START

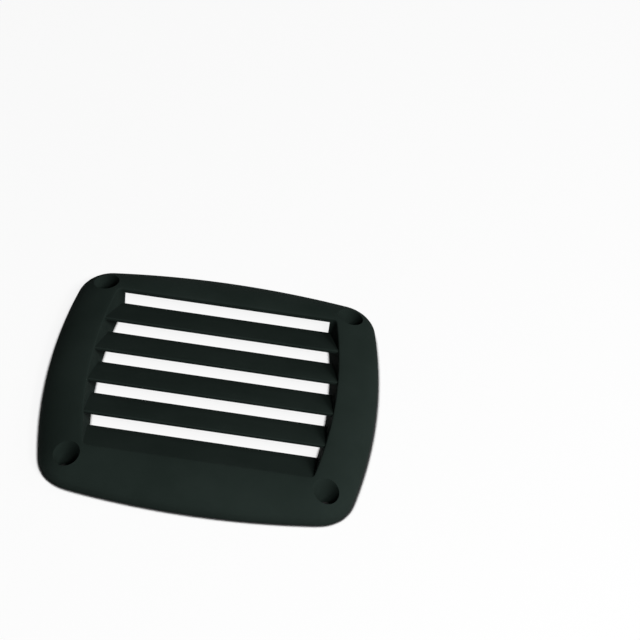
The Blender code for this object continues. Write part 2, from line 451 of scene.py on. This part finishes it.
def top_passage_mesh():
    """The way out behind the frame's top bar, under its front lip."""
    foot = opening_outline(0.0, OPENING_TAPER)
    half_length = max(x for x, y in foot if y >= OPENING_HALF_HEIGHT - OPENING_CORNER_RADIUS / 2)
    low = -OVERRUN
    high = SLAT_FRONT - SLAT_EDGE
    near = OPENING_HALF_HEIGHT - OVERRUN
    far = OPENING_HALF_HEIGHT + WALL + OVERRUN
    mesh = bpy.data.meshes.new("top_passage")
    shape = bmesh.new()
    made = bmesh.ops.create_cube(shape, size=1.0)
    bmesh.ops.scale(shape, verts=made["verts"], vec=(2 * half_length, far - near, high - low))
    bmesh.ops.translate(shape, verts=made["verts"], vec=(0.0, (near + far) / 2, (low + high) / 2))
    shape.to_mesh(mesh)
    shape.free()
    return mesh


def vent_skin():
    """The vent's moulding with a finer surface and rounded edges."""
    vent = add_object("louvred_vent_skin", frame_mesh())
    top_passage = add_object("top_passage", top_passage_mesh())
    slats = add_object("slats", slats_mesh())
    slat_core = add_object("slat_core", slat_core_mesh())
    hollow = add_object("hollow", hollow_mesh())
    bosses = add_object("bosses", boss_mesh())
    combine(vent, top_passage, "DIFFERENCE")
    combine(slats, slat_core, "INTERSECT")
    combine(vent, slats, "UNION")
    combine(hollow, bosses, "DIFFERENCE")
    pockets = []
    for index, (x, y) in enumerate(hole_centres(), start=1):
        pocket = screw_pocket(f"screw_pocket_{index}", x, y)
        combine(hollow, pocket, "UNION")
        pockets.append(pocket)
    combine(vent, hollow, "DIFFERENCE")
    apply_modifiers(vent)
    for guide in [hollow, bosses, top_passage, slats, slat_core] + pockets:
        bpy.data.objects.remove(guide, do_unlink=True)
    vent.data.shade_smooth()
    vent.data.set_sharp_from_angle(angle=SHARP_ANGLE)
    return vent


def plastic_material():
    """Near-black plastic with the fine, faint grain of a moulded face."""
    material = bpy.data.materials.new("black_moulded_plastic")
    material.use_nodes = True
    nodes = material.node_tree.nodes
    links = material.node_tree.links
    shader = nodes["Principled BSDF"]
    shader.inputs["Specular IOR Level"].default_value = PLASTIC_SPECULAR
    place = nodes.new("ShaderNodeTexCoord")
    grain = nodes.new("ShaderNodeTexNoise")
    grain.inputs["Scale"].default_value = GRAIN_SCALE
    grain.inputs["Detail"].default_value = GRAIN_DETAIL
    links.new(place.outputs["Object"], grain.inputs["Vector"])
    bump = nodes.new("ShaderNodeBump")
    bump.inputs["Strength"].default_value = GRAIN_STRENGTH
    bump.inputs["Distance"].default_value = GRAIN_DEPTH
    links.new(grain.outputs["Fac"], bump.inputs["Height"])
    links.new(bump.outputs["Normal"], shader.inputs["Normal"])
    clouds = nodes.new("ShaderNodeTexNoise")
    clouds.inputs["Scale"].default_value = CLOUD_SCALE
    clouds.inputs["Detail"].default_value = CLOUD_DETAIL
    links.new(place.outputs["Object"], clouds.inputs["Vector"])
    tint = nodes.new("ShaderNodeValToRGB")
    dark, light = tint.color_ramp.elements
    dark.position = CLOUD_LOW
    dark.color = PLASTIC_DARK
    light.position = CLOUD_HIGH
    light.color = PLASTIC_LIGHT
    links.new(clouds.outputs["Fac"], tint.inputs["Fac"])
    links.new(tint.outputs["Color"], shader.inputs["Base Color"])
    roughness = nodes.new("ShaderNodeMapRange")
    roughness.inputs["To Min"].default_value = ROUGHNESS_LOW
    roughness.inputs["To Max"].default_value = ROUGHNESS_HIGH
    links.new(clouds.outputs["Fac"], roughness.inputs["Value"])
    links.new(roughness.outputs["Result"], shader.inputs["Roughness"])
    return material


def calculated(nodes, links, operation, first, second):
    """The result of an operation on two outputs, or on an output and a plain number."""
    node = nodes.new("ShaderNodeMath")
    node.operation = operation
    links.new(first, node.inputs[0])
    if isinstance(second, float):
        node.inputs[1].default_value = second
    else:
        links.new(second, node.inputs[1])
    return node.outputs["Value"]


def seen_rays(nodes, links):
    """An output that is 1 for camera, glossy and transmission rays, and 0 for all others."""
    rays = nodes.new("ShaderNodeLightPath").outputs
    seen = calculated(nodes, links, "MAXIMUM", rays["Is Camera Ray"], rays["Is Glossy Ray"])
    return calculated(nodes, links, "MAXIMUM", seen, rays["Is Transmission Ray"])


def floor_material():
    """A white surface that keeps the vent's shadow, with painted shade that darkens it in narrow
    places.
    """
    material = bpy.data.materials.new("white_surface")
    material.use_nodes = True
    nodes = material.node_tree.nodes
    links = material.node_tree.links
    shader = nodes["Principled BSDF"]
    shader.inputs["Roughness"].default_value = FLOOR_ROUGHNESS
    # Painted shade: ambient occlusion darkens the floor's colour and fades its white glow in narrow
    # places, such as inside the screw holes and along the vent's foot
    openness = nodes.new("ShaderNodeAmbientOcclusion")
    openness.samples = NARROW_SAMPLES
    openness.inputs["Distance"].default_value = NARROW_REACH
    painted_shade_mask = nodes.new("ShaderNodeMapRange")
    painted_shade_mask.inputs["From Min"].default_value = NARROW_SHARE
    painted_shade_mask.inputs["From Max"].default_value = OPEN_SHARE
    links.new(openness.outputs["AO"], painted_shade_mask.inputs["Value"])
    shade = nodes.new("ShaderNodeValToRGB")
    shade.color_ramp.elements[0].color = FLOOR_PAINTED_SHADE
    shade.color_ramp.elements[1].color = FLOOR_WHITE
    links.new(painted_shade_mask.outputs["Result"], shade.inputs["Fac"])
    links.new(shade.outputs["Color"], shader.inputs["Base Color"])
    white = nodes.new("ShaderNodeEmission")
    white.inputs["Strength"].default_value = 1.0
    glow = calculated(nodes, links, "MULTIPLY", seen_rays(nodes, links), FLOOR_GLOW)
    blend = nodes.new("ShaderNodeMixShader")
    # The white glow fades with the painted shade
    links.new(
        calculated(nodes, links, "MULTIPLY", glow, painted_shade_mask.outputs["Result"]), blend.inputs["Fac"]
    )
    links.new(shader.outputs["BSDF"], blend.inputs[1])
    links.new(white.outputs["Emission"], blend.inputs[2])
    links.new(blend.outputs["Shader"], nodes["Material Output"].inputs["Surface"])
    return material


def make_floor():
    """A round floor whose rim sweeps up into a low backdrop."""
    profile = [(0.0, 0.0)]
    profile += arc((FLOOR_RADIUS, SWEEP_RADIUS), SWEEP_RADIUS, -math.pi / 2, 0.0, ARC_STEPS)
    profile.append((FLOOR_RADIUS + SWEEP_RADIUS, BACKDROP_HEIGHT))
    floor = turned("floor", profile)
    floor.location = (0.0, 0.0, -FLOOR_GAP)
    floor.data.materials.append(floor_material())


def area_light(name, azimuth, elevation, watts):
    """A soft lamp that looks at the vent; azimuth 0 is on the camera's side and 90 to the right."""
    data = bpy.data.lights.new(name, "AREA")
    data.shape = "DISK"
    data.size = LAMP_SIZE
    data.energy = watts
    lamp = add_object(name, data)
    turn = math.radians(azimuth)
    lift = math.radians(elevation)
    level = math.cos(lift)
    away = Vector((math.sin(turn) * level, -math.cos(turn) * level, math.sin(lift)))
    lamp.location = away * LAMP_DISTANCE
    lamp.rotation_euler = away.to_track_quat("Z", "Y").to_euler()


def make_world():
    """A faint, even white light from all round."""
    world = bpy.data.worlds.new("studio")
    bpy.context.scene.world = world
    world.use_nodes = True
    surround = world.node_tree.nodes["Background"]
    surround.inputs["Color"].default_value = (1.0, 1.0, 1.0, 1.0)
    surround.inputs["Strength"].default_value = SURROUND_STRENGTH


def make_camera():
    """The camera looks at its aim point from in front and above, tipped to the photograph's slant."""
    data = bpy.data.cameras.new("camera")
    data.sensor_width = SENSOR
    data.lens = SENSOR * FOCAL_PIXELS / PHOTO_PIXELS
    data.clip_start = CLIP_START
    camera = add_object("camera", data)
    turn = Matrix.Rotation(math.radians(CAMERA_AZIMUTH), 4, "Z")
    lift = Matrix.Rotation(math.radians(90.0 - CAMERA_ELEVATION), 4, "X")
    back = Matrix.Translation((0.0, 0.0, CAMERA_DISTANCE))
    roll = Matrix.Rotation(math.radians(CAMERA_ROLL), 4, "Z")
    camera.matrix_world = Matrix.Translation(CAMERA_AIM) @ turn @ lift @ back @ roll
    bpy.context.scene.camera = camera


vent = vent_skin()
vent.data.materials.clear()
vent.data.materials.append(plastic_material())
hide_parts("louvred_vent")
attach(vent, "root")

make_floor()
make_world()
make_camera()
for name, azimuth, elevation, watts in LAMPS:
    area_light(name, azimuth, elevation, watts)

bpy.context.scene.view_settings.view_transform = "Standard"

END

DESCRIPTION OF THE TASK | Copy all lines from the material that include "scene".

OUTPUT BELOW |
The Blender code for this object continues. Write part 2, from line 451 of scene.py on. This part finishes it.
    bpy.context.scene.world = world
    bpy.context.scene.camera = camera
bpy.context.scene.view_settings.view_transform = "Standard"